C rude oil prices took their steepest intraday dive in almost a month on concerns slow economic recovery in the United States and diminished growth in China will hamper demand for the commodity.
Data released Thursday indicating manufacturing output has slowed in both the U.S. and China, raised market jitters global hunger for oil was abating.
Further adding a chill were unexpected increases in jobless claims and gasoline stockpiles south of the border last week.
The rise of gasoline inventories just as the summer driving season kicked off suggested slumping consumer confidence and a weakening economy, sending traders into a selling spree.
In China -- the world's No. 2 economy by purchasing power -- the official Purchasing Managers' Index fell in June from May, knocked down by government measures to cool the property market and restrain bank lending.
The National Bureau of Statistics said the index refl ected a "grim" outlook for exports, given the debt woes in Europe and China's recent abolition of some export tax rebates.
Oil dropped $2.63 US per barrel Thursday to settle at $72.95 US, its lowest settlement since June 8.
August futures traded as low as $72.05 during the day in New York.
Markets in Canada were closed due to the Canada Day holiday.
Despite crude's tumble, analysts expect oil prices will be strong enough to maintain activity in Alberta's oilsands region.
Prices are expected to remain above $70 this summer, rising to the mid-$80-range by early 2011, said Lanny Pendill, with Edward Jones.
The upward trend will help sustain development of Alberta's oilsands but likely only for projects already in the ground, he said.
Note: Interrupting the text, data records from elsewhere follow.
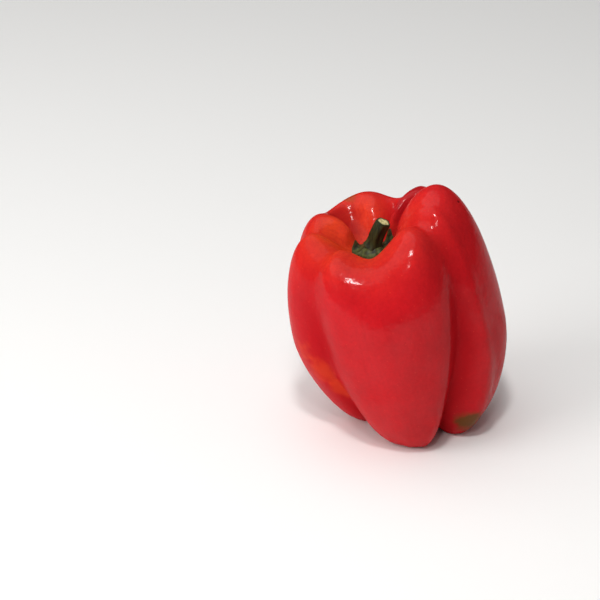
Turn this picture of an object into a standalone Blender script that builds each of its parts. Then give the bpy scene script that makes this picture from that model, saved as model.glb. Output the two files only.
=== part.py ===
"""Bell pepper: one four-lobed fruit standing on its lobe tips, its green calyx and its cut stem.

Frame: metres, +Z up, the ground at z = 0, the lobe tips on the ground, -Y is the front.
The fruit leans to -X: its blossom end is near the origin and its stem cavity is to the left of it.
"""
import math

import bmesh
import bpy
from mathutils import Vector
from mathutils.bvhtree import BVHTree

MM = 0.001

# ---- driving dimensions, millimetres and degrees ----
FOOT = (7.7, 0.6)             # the fruit's axis where it meets the ground
SEAT = (-10.8, 1.6, 77.6)     # middle of the floor of the stem cavity
SEAT_RADIUS = 7.5             # flat floor under the calyx
SEAT_SLOPE = 0.12             # the floor tips to +X: rise per millimetre
BLOSSOM_END = 15.0            # height of the blossom end between the lobe tips
GROUND_CUT = 0.0              # the tips are pressed flat here

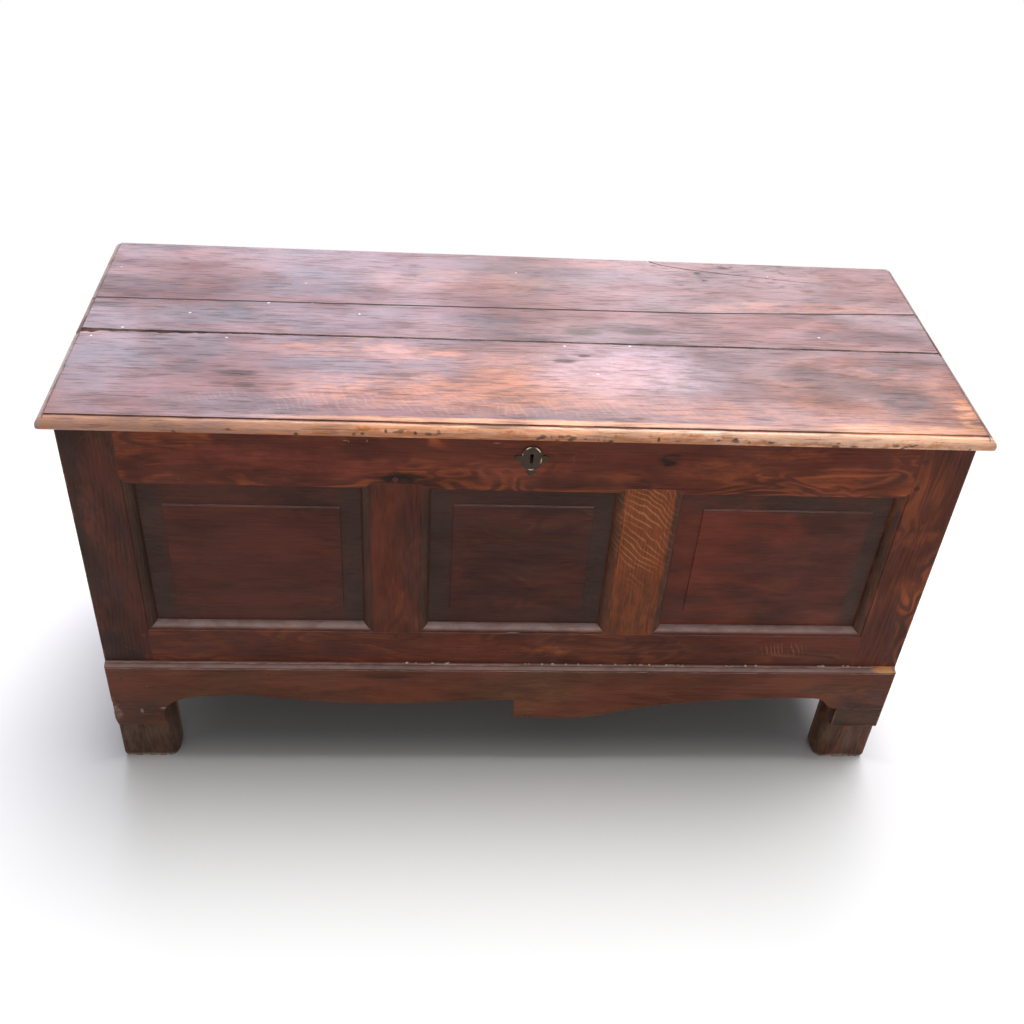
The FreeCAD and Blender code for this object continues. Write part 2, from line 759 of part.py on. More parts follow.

"The projects that are going forward these days will get good economics at that price," Pendill said from St. Louis. "But I don't think producers are comfortable sanctioning projects that require an oil price of higher than $80."
A year ago several dozen oilsands projects, including 10 upgraders, were put on hold due to lower prices, the recession and tight access to credit. Increased optimism and strong demand from emerging economies in China and India prompted companies such as Canadian Natural Resources and Imperial Oil to reopen the projects this year.
Thursday's numbers could throw a shadow on the outlook.
"We could have a double-dip recession," said James Cordier, portfolio manager at OptionSellers. com in Tampa, Fla., in an interview with Bloomberg. "Until we get some decent economic numbers, oil is going to have a hard time getting its head much above water."
"We're going to get rallies in oil but every dollar up is going to be a battle because of headwinds in the U.S. economy," Cordier said.
At the same time crude dipped to a low of $72.05 US per barrel, natural gas futures advanced to four-week highs after a report U.S. inventories rose less than expected last week.
Natural gas storage rose to 2.684 trillion cubic feet last week, 12 per cent higher than the five-year average, but down 27 billion cubic feet from last year at the same time.
Prices jumped 23.8 cents US to settle Thursday at $4.854 per million British thermal units (mmBTU). Prices were 28 per cent higher than a year ago.
Forecasts for a hotter than average week ahead in the U.S. also lifted demand for natural gas, which powers 22 per cent of electricity generation.
The smaller injection into storage translates into optimism an overhang of supply from the winter will be reduced more quickly, said Pendill.
"The fear was that producers would once again have to shut in gas well before the refill season, and all that was keeping pressure down on prices," Pendill said from Missouri.
An extended stretch of hot weather and related air-conditioning demand could see the market turn bullish as traders scramble to cover their short positions, Pendill said.
Since the end of April, natural gas prices have gained approximately 18 per cent, while oil has slid 12 per cent, he noted.
Edward Jones expects natural gas prices to rise to $6 per mmBTU by 2011, although a long hot summer could boost the commodity.
Edward Jones' long-term outlook range for oil, based on marginal cost of supply, is between $75 and $85 per barrel over the next five years.
Further pulling down market sentiment Thursday was data out of the U.S. showing pending sales of previously owned homes plunged a record 30 per cent in May to the lowest recorded levels since 2001.